Y así me he pasado esta lectura, en un sí pero no, en un no pero sí, así en parte como son las familias, ni contigo ni sin ti. Porque si algo le concedo a Palomas es ese regresarte a casa aunque no quieras, ese volver a hacerte sentir un niño chico temeroso por un lado de que los padres le descubran lo que oculta y por otro anhelante de su protección, ese volverte a dar cuerda y ponerte nuevamente en circulación, lanzarte al abismo pero a sabiendas de que si caes no será una caída sin red, que la familia siempre está ahí para sostenerte y para enviarte nuevamente a la vida, aunque sea con una sencilla frase sacada de una película ("No se puede encontrar paz evitando la vida, Leonard").
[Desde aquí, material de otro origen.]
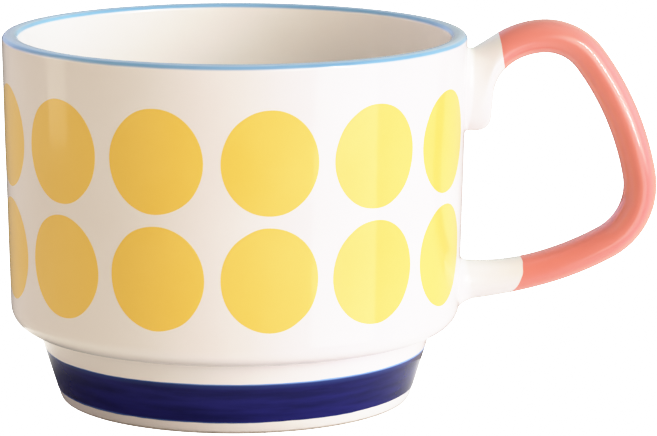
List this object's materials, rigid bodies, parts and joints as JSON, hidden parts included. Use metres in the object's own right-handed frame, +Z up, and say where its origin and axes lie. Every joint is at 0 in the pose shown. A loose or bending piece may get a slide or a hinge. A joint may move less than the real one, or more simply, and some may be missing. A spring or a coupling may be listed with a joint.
{
  "type": "stacking mug",
  "caption": "Straight-walled glazed stoneware mug with a narrower stepped foot for stacking, a hooked loop handle, a coloured rim, rows of dots and a dark foot band.",
  "frame": {"origin": "on the cup's axis, in the plane of the foot ring that the mug rests on", "axes": "+Z up along the cup's axis, +X from the axis towards the handle, +Y completes the right-handed frame"},
  "size_m": [0.1279, 0.0904, 0.0738],
  "materials": {
    "white_glaze": "glossy warm white glaze over stoneware",
    "slip": "stoneware slip under the same glossy white glaze",
    "rim_blue": "glossy light blue brushed glaze",
    "dot_yellow": "glossy yolk yellow in-glaze colour",
    "band_navy": "glossy navy brushed glaze with fine turning streaks",
    "handle_coral": "glossy coral glaze, thinner along its edges",
    "bare_stoneware": "matt unglazed stoneware of the foot ring"
  },
  "bodies": {
    "root": {"cup_body": "white_glaze", "handle": "white_glaze", "upper_slip_joint": "slip", "lower_slip_joint": "slip", "rim_glaze_band": "rim_blue", "upper_dots": "dot_yellow", "lower_dots": "dot_yellow", "foot_glaze_band": "band_navy", "handle_glaze_sleeve": "handle_coral"}
  },
  "joints": []
}
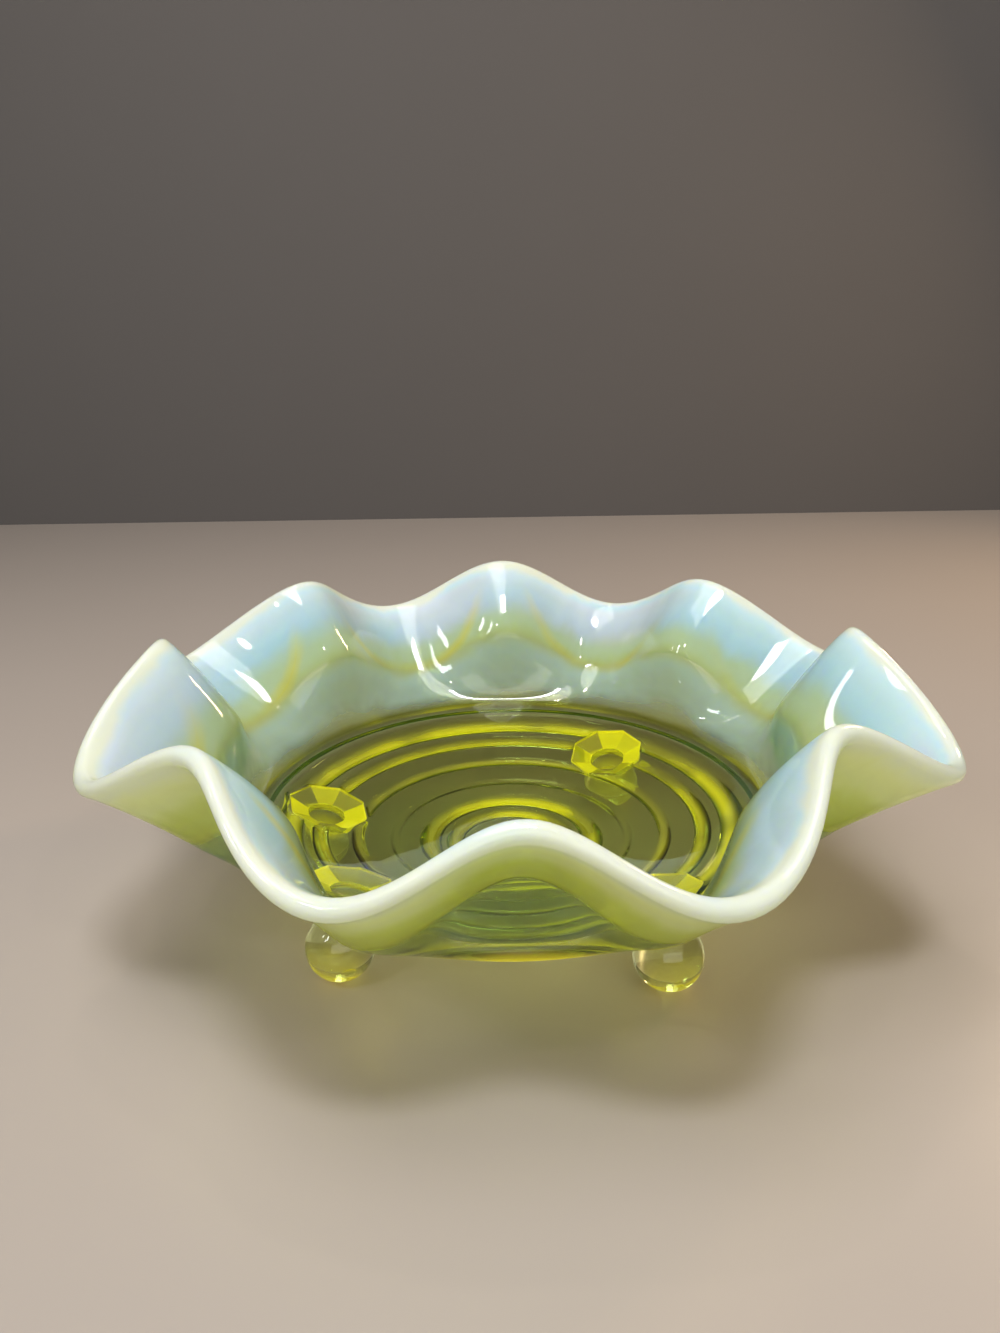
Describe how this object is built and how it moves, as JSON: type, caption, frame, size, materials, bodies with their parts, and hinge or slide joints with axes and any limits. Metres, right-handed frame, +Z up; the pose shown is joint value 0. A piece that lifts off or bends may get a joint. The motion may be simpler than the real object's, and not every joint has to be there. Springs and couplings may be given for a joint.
{
  "type": "footed glass bowl",
  "caption": "Shallow round glass bowl with a ruffled, milk-white rim, a clear yellow-green ringed floor and applied ball feet with faceted collars.",
  "frame": {"origin": "on the table the bowl stands on, at the bowl's axis", "axes": "+Z up along the bowl's axis, +X to the right along the rim's wider way, -Y towards the side with the two front feet"},
  "size_m": [0.2256, 0.2094, 0.0823],
  "materials": {
    "clear_glass": "clear yellow-green glass, fire-polished",
    "milky_glass": "opalescent yellow-green glass, fading from clear to milky towards the rim",
    "opal_glass": "milk-white opal glass, fire-polished"
  },
  "bodies": {
    "root": {"bowl_floor": "clear_glass", "ruffled_wall": "milky_glass", "opal_lip": "opal_glass", "collar_front_right": "clear_glass", "ball_front_right": "clear_glass", "collar_front_left": "clear_glass", "ball_front_left": "clear_glass", "collar_rear_left": "clear_glass", "ball_rear_left": "clear_glass", "collar_rear_right": "clear_glass", "ball_rear_right": "clear_glass"}
  },
  "joints": []
}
Y así en parte es este libro, como una noche de fin de año: risas, ruido tapando el silencio, alegría forzada, abrazos que envuelven y curan. También es vértigo, es volver a empezar, aunque cueste, aunque duela, porque el tiempo avanza sin nosotros, porque el tiempo no se detiene por más que nosotros sí. Eso es lo que nos enseña esta madre. Eso es lo que es este libro. Un empezar a vivir. Una mañana de año nuevo.
"Empezar a vivir de mayor duele, pero más duele no volver a hacerlo."